In light of recent legislative actions and opinions expressed on forensic (Safehouse) interviews, I would like to add some clarification about the nature of these interviews and how they’re hugely important in the life of children who have gone through trauma and have been witnesses to, or victims of, crime.

As the largest of the children’s advocacy centers in our state, All Faiths conducted nearly 1,600 of these forensic interviews in 2018. Along with our fellow members of the New Mexico Chapter of Safehouses, we saw an aggregate number of 4,283 of these cases during that same year.

Forensic interviews are a concept developed during the 1980’s and adopted by New Mexico later in that decade. All Faiths Children’s Advocacy Center was the first to provide this service in New Mexico and we have conducted over 23,000 of these interviews over the last 30 years. All Faiths, as are all Child Advocacy Centers across our state and the nation, is accredited by the National Children’s Association. This is the ultimate stamp of approval for our center following appropriate guidelines and regulations.

During a forensic interview, a trained professional asks age-appropriate, non-leading questions of the child. The concept is centered on the realization that multiple interrogations and questioning can harm these young clients by forcing them to re-live the crime that they witnessed or the act in which they were the victims.

During the forensic interview, the child sits in a room alone with our agency’s interviewer and answers questions, tells the story, and explains what happened to him or her. This discussion and disclosure is recorded and the video then leaves our premises with law enforcement and becomes part of the criminal investigation process. While the interview is being conducted, members of a multi-disciplinary team gather in a separate room – the observation room – watching the interview in real-time over a closed-circuit TV.

Indeed, the observing team can be in touch with the interviewer who wears an ear-piece, but it would be only to clarify the things that are said, which the interviewer can then put to the child in the form of clarifying questions.

Forensic interviewers are highly trained, attend a certified initial training, then return home to shadow interviews for another 6-9 months before they ever conduct an interview on their own. They’re trained to be neutral, exploring all sides of the child’s disclosure and all possible hypotheses.

A forensic interviewer doesn’t make a determination on what has happened in the case, whether the child’s accusations are correct, or whether the accused person is guilty. We simply interview the child so that their disclosure can then be used by the team that will later investigate the case.

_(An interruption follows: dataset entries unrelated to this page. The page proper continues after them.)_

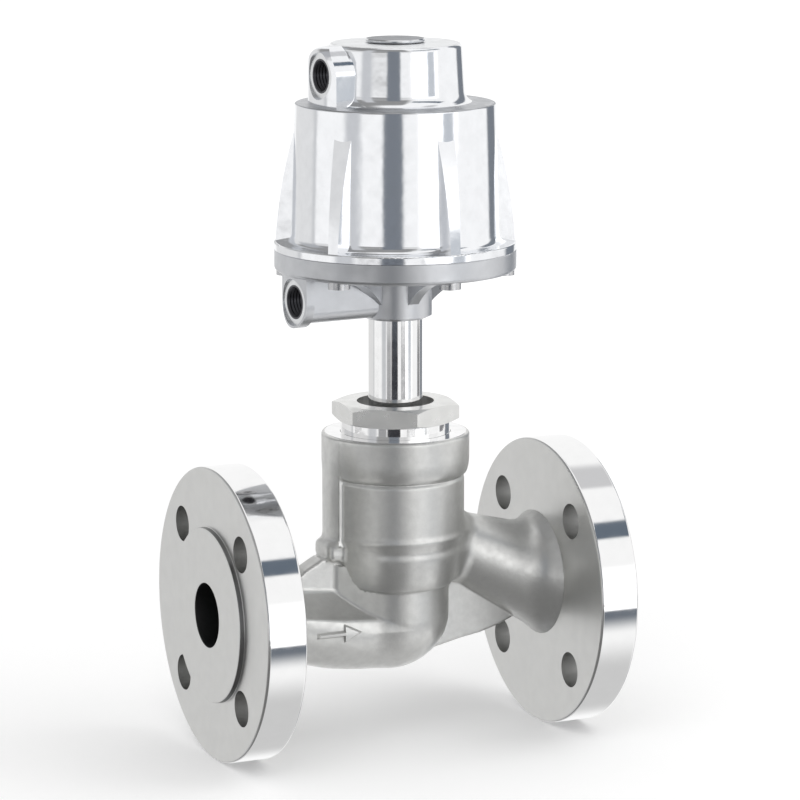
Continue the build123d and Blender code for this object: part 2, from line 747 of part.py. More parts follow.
def housing_rib():
    """Outer rib of the housing, narrower at its tip and curved in towards the top, towards +X."""
    root = HOUSING_TOP_DIA / 2 - RIB_SUNK
    tip = BASE_DIA / 2 - HOUSING_EDGE_ROUND
    low = SPLIT + HOUSING_FLANGE - OVERLAP
    high = SPLIT + RIB_HEIGHT
    bulge = (tip - RIB_CURVE_IN, 0, (low + high) / 2)
    top = (HOUSING_TOP_DIA / 2 - RIB_TOP_STEP, 0, high)
    edge = ThreePointArc((tip, 0, low + OVERLAP), bulge, top)
    side = Polyline(top, (root, 0, high), (root, 0, low), (tip, 0, low), edge @ 0)
    blade = extrude(make_face(edge + side), RIB_ROOT, both=True)
    across = Polyline(
        (root, -RIB_ROOT / 2, low),
        (tip, -RIB_TIP / 2, low),
        (tip, RIB_TIP / 2, low),
        (root, RIB_ROOT / 2, low),
        close=True,
    )
    return blade & extrude(make_face(across), high - low)


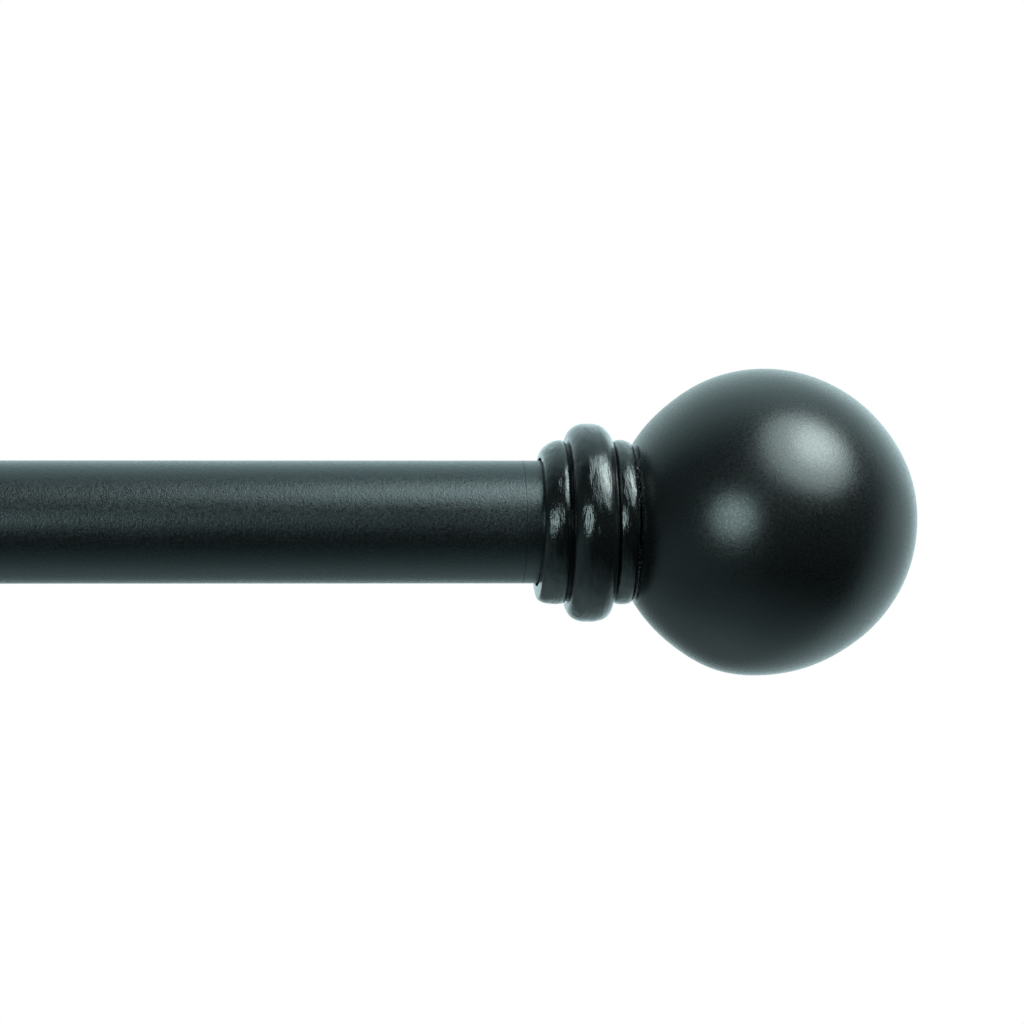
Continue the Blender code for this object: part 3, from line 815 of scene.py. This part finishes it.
def ring_points(radius, count, centre=(0, 0)):
    return [
        (centre[0] + radius * math.cos(math.tau * i / count), centre[1] + radius * math.sin(math.tau * i / count))
        for i in range(count)
    ]


def arm_solid():
    """The strip in its own frame: X is the model's Y and Y is its Z."""
    middle = CUP_R + ARM_T / 2
    y0 = -ROD_PROJECTION
    back_y = y0 + middle
    line = [(-15.0, ARM_Z)]
    line += arc(back_y + BEND_R, ARM_Z - BEND_R, BEND_R, 90, 180, 14)
    line += arc(y0, 0.0, middle, 0, -180, 56)
    line += [(y0 - middle, LIP_TOP_Z)]
    bm = extruded(strip_outline(line, ARM_T), ARM_W)
    slot = extruded(stadium(30.0, 2.2, 20), 12.0)
    bmesh.ops.transform(slot, verts=slot.verts, matrix=Matrix.Translation((CLAMP_Y * MM, ARM_Z * MM, 0)) @ Matrix.Rotation(math.pi / 2, 4, "X"))
    bush = rod_bm(3.1, 8.0, Matrix.Translation(((LIP_OUT_Y + 1.0) * MM, THUMB_Z * MM, 0)) @ Matrix.Rotation(math.pi / 2, 4, "Y"))
    return cut(bm, ("DIFFERENCE", slot), ("DIFFERENCE", bush))


def plate_solid():
    """The plate in its own frame: Y is the model's Z and Z is its -Y, about the plate's middle plane."""
    half = ARM_W / 2 + 0.3
    outer = half + CHANNEL_T
    floor_top = ARM_Z - ARM_T / 2 - 0.3
    front = 40.0
    holes = [ring_points(2.4, 48, (0, PLATE_MID_Z + s * SCREW_PITCH / 2)) for s in (1, -1)]
    bm = extruded(stadium(PLATE_H, PLATE_W / 2, 28, (0, PLATE_MID_Z), upright=True), PLATE_T, holes)
    line = rounded(
        [
            (-outer, 9.5, 0.3), (-outer, floor_top - CHANNEL_T, 1.5), (outer, floor_top - CHANNEL_T, 1.5), (outer, 9.5, 0.3),
            (half, 9.5, 0.2), (half, floor_top, 0.35), (-half, floor_top, 0.35), (-half, 9.5, 0.2),
        ],
        0.3, 5,
    )
    depth = front - PLATE_T / 2
    channel = extruded(line, depth, at=depth / 2)
    clamp = rod_bm(
        2.2, 6.0,
        Matrix.Translation((0, (floor_top - CHANNEL_T / 2) * MM, (-CLAMP_Y - PLATE_T / 2) * MM)) @ Matrix.Rotation(math.pi / 2, 4, "X"),
    )
    return cut(bm, ("UNION", channel), ("DIFFERENCE", clamp))


def screw_head(radius, height, length, major, pitch, matrix, tip_cone, rows=6):
    """A pan head with a cross recess on a threaded shank down local -Z, in one closed body."""
    profile = [(0.0, height)]
    profile += [
        (radius * math.sin(math.radians(a)), height * 0.35 + height * 0.65 * math.cos(math.radians(a)))
        for a in range(8, 91, 8)
    ]
    profile += [(radius, height * 0.35), (radius, 0.18), (radius - 0.16, 0.0), (major * 0.8, 0.0), (major * 0.8, -0.6), (0.0, -0.6)]
    head = lathe(profile, 56, placed(Matrix.Identity(4)), closed=False)
    reach, width, depth = radius * 0.60, radius * 0.12, height * 0.5
    steps = []
    for turn in (0, math.pi / 2):
        # a tapered wing of the cross recess
        wing = bmesh.new()
        bmesh.ops.create_cone(
            wing, cap_ends=True, segments=4, radius1=reach * 0.55 * math.sqrt(2) * MM, radius2=reach * math.sqrt(2) * MM,
            depth=depth * 2 * MM,
            matrix=Matrix.Rotation(turn, 4, "Z")
            @ Matrix.Translation((0, 0, height * MM))
            @ Matrix.Diagonal((1, width / reach, 1, 1))
            @ Matrix.Rotation(math.pi / 4, 4, "Z"),
        )
        steps.append(("DIFFERENCE", wing))
    thread = threaded(-length, -0.3, major, pitch, Matrix.Identity(4), segments=36, rows=rows, chamfer=0.4, tip_cone=tip_cone)
    steps.append(("UNION", thread))
    bm = cut(head, *steps)
    bmesh.ops.transform(bm, matrix=matrix, verts=bm.verts)
    return bm


def hex_nut(across_corners, bore, height, matrix):
    bm = extruded(ring_points(across_corners, 6), height, [ring_points(bore, 40)])
    # chamfered corners: the hexagon meets a shallow cone above and below
    cone = lathe(
        [(0.0, height / 2 + 2.0), (across_corners - 2.9, height / 2 + 2.0 - 0.4), (across_corners + 0.95, height / 2 - 0.62),
         (across_corners + 0.95, -height / 2 + 0.62), (across_corners - 2.9, -height / 2 - 1.6), (0.0, -height / 2 - 2.0)],
        64, placed(Matrix.Identity(4)), closed=False,
    )
    bm = cut(bm, ("INTERSECT", cone))
    bmesh.ops.remove_doubles(bm, verts=bm.verts, dist=1e-6)
    bmesh.ops.transform(bm, matrix=matrix, verts=bm.verts)
    return bm


FRONT = Matrix.Rotation(math.pi / 2, 4, "X")            # local +Z to the model's -Y

for side, sign in (("right", 1), ("left", -1)):
    low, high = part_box(f"{side}_wall_plate")
    bx = (low.x + high.x) / 2 / MM

    def at(x, y, z):
        return Matrix.Translation((x * MM, y * MM, z * MM))

    plate = bevelled(plate_solid(), 0.00022, 2, 40, at(bx, -PLATE_T / 2, 0) @ FRONT)
    piece(f"{side}_plate", plate, BRACKET, "wall_plates", [f"{side}_wall_plate"], 40, flats=True)
    arm = bevelled(arm_solid(), 0.00028, 3, 40, at(bx, 0, 0) @ SIDEWAYS)
    piece(f"{side}_arm", arm, BRACKET, f"{side}_arm", [f"{side}_bracket_arm"], 40, flats=True)

    for place, z in (("upper", PLATE_MID_Z + SCREW_PITCH / 2), ("lower", PLATE_MID_Z - SCREW_PITCH / 2)):
        turn = Matrix.Rotation(0.4 * sign + z * 0.3, 4, "Z")
        bm = screw_head(4.0, 2.4, 30.0, 2.0, 1.6, at(bx, -PLATE_T - 0.3, z) @ FRONT @ turn, 5.0)
        piece(f"{side}_screw_{place}", bm, STEEL, "wall_plates", [f"{side}_wall_screw_{place}"], 40)
        anchor = [(4.0, 0.0), (4.1, -0.1), (4.1, -0.9), (3.9, -1.05), (3.32, -1.4)]
        for rib in range(5):
            h = -4.0 - 4.0 * rib
            anchor += [(3.3, h + 0.15), (3.22, h), (2.98, h - 0.45), (3.0, h - 0.7), (3.28, h - 3.0)] if rib < 4 else [
                (3.3, h + 0.15), (3.22, h), (2.95, h - 0.5), (2.8, h - 3.0)]
        anchor += [(2.75, -25.2), (2.6, -25.5), (2.32, -25.5), (2.25, -25.4), (2.25, -0.15), (2.4, 0.0)]
        bm = lathe(anchor, 48, placed(at(bx, 2.3, z) @ FRONT))
        piece(f"{side}_anchor_{place}", bm, GREY, "wall_plates", [f"{side}_wall_anchor_{place}"], 35)

    bm = screw_head(3.9, 2.4, 9.4, 2.0, 0.7, at(bx, CLAMP_Y, 5.3) @ Matrix.Rotation(0.5 * sign, 4, "Z"), 0.0)
    piece(f"{side}_clamp", bm, STEEL, f"{side}_clamp", [f"{side}_clamp_screw"], 40)
    bm = hex_nut(4.04, 2.2, 3.2, at(bx, CLAMP_Y, -0.8))
    piece(f"{side}_nut", bm, STEEL, "wall_plates", [f"{side}_clamp_nut"], 30)

    thumb = at(bx, LIP_OUT_Y, THUMB_Z) @ FRONT
    bush = [(3.2, 2.7), (3.5, 2.6), (3.68, 2.35), (3.7, 2.1), (3.7, 0.45), (3.55, 0.3), (2.85, 0.3), (2.85, -1.5), (2.75, -1.6),
            (2.35, -1.6), (2.2, -1.45), (2.2, 2.55), (2.35, 2.7)]
    piece(f"{side}_bush", lathe(bush, 64, placed(thumb)), STEEL, f"{side}_arm", [f"{side}_thumbscrew_bush"], 35)
    bm = threaded(-2.0, 10.0, 2.0, 0.7, thumb, segments=36, rows=6, chamfer=0.5)
    piece(f"{side}_thumb_thread", bm, ZINC, f"{side}_thumb_shank", [f"{side}_thumbscrew_shank"], 50)

    knurls = 36
    knurl = []
    for i in range(knurls * 4):
        phase = i % 4
        r = (5.6, 5.6, 5.28, 5.28)[phase]
        knurl.append((r * math.cos(math.tau * i / (knurls * 4)), r * math.sin(math.tau * i / (knurls * 4))))
    bm = extruded(knurl, 4.8, [ring_points(2.05, 48)])
    round_off = lathe(
        [(0.0, 4.0), (3.4, 4.0), (4.4, 2.42), (5.15, 2.22), (5.65, 1.78), (5.7, -1.78), (5.15, -2.22), (4.4, -2.42), (3.4, -4.0), (0.0, -4.0)],
        72, placed(Matrix.Identity(4)), closed=False,
    )
    bm = cut(bm, ("INTERSECT", round_off))
    bmesh.ops.remove_doubles(bm, verts=bm.verts, dist=1e-6)
    bmesh.ops.transform(bm, matrix=thumb @ Matrix.Translation((0, 0, 7.6 * MM)), verts=bm.verts)
    piece(f"{side}_thumb_knob", bm, STEEL, f"{side}_thumb_head", [f"{side}_thumbscrew_head"], 28)


# ================================================================ floor
floor_mesh = bpy.data.meshes.new("floor")
bm = bmesh.new()
bmesh.ops.create_circle(bm, cap_ends=True, segments=96, radius=9.0)
bmesh.ops.translate(bm, verts=bm.verts, vec=(0, 0, -0.75))
bm.to_mesh(floor_mesh)
bm.free()
floor = bpy.data.objects.new("floor", floor_mesh)
scene.collection.objects.link(floor)
s = Shade("floor_pale", (0.86, 0.66, 0.64), 0.85)       # the room's light is cool, and the floor answers it to look white
s.shader.inputs["Emission Color"].default_value = (0.98, 1.0, 1.0, 1)
s.shader.inputs["Emission Strength"].default_value = 0.55
s.to("Roughness", s.ramp(s.noise(8, 3.0, 0.6), 0.3, 0.7, 0.8, 0.9))
floor_mesh.materials.append(s.mat)
floor.visible_glossy = False                            # it is seen, and takes shadows, but throws no light back up
floor.visible_diffuse = False
floor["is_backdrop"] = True

low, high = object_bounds()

Our intent as a society, and certainly our intent as a child advocacy center, must be to protect child victims of crime by conducting forensic interviews that allow them to disclose what has happened – so that then they can be set out on a path toward healing. The next step after an interview shouldn’t be the uncertainty of possible additional interviews – but an appointment for follow-up therapy, case management and home visiting.

The statistics are staggering – and New Mexico is 50th in the nation when it comes to child welfare. Child Advocacy Centers across our state are here to protect the most vulnerable of our communities. The public needs to support systems that have been developed to protect child victims of crime and give them a chance for a return to a normal life and healing.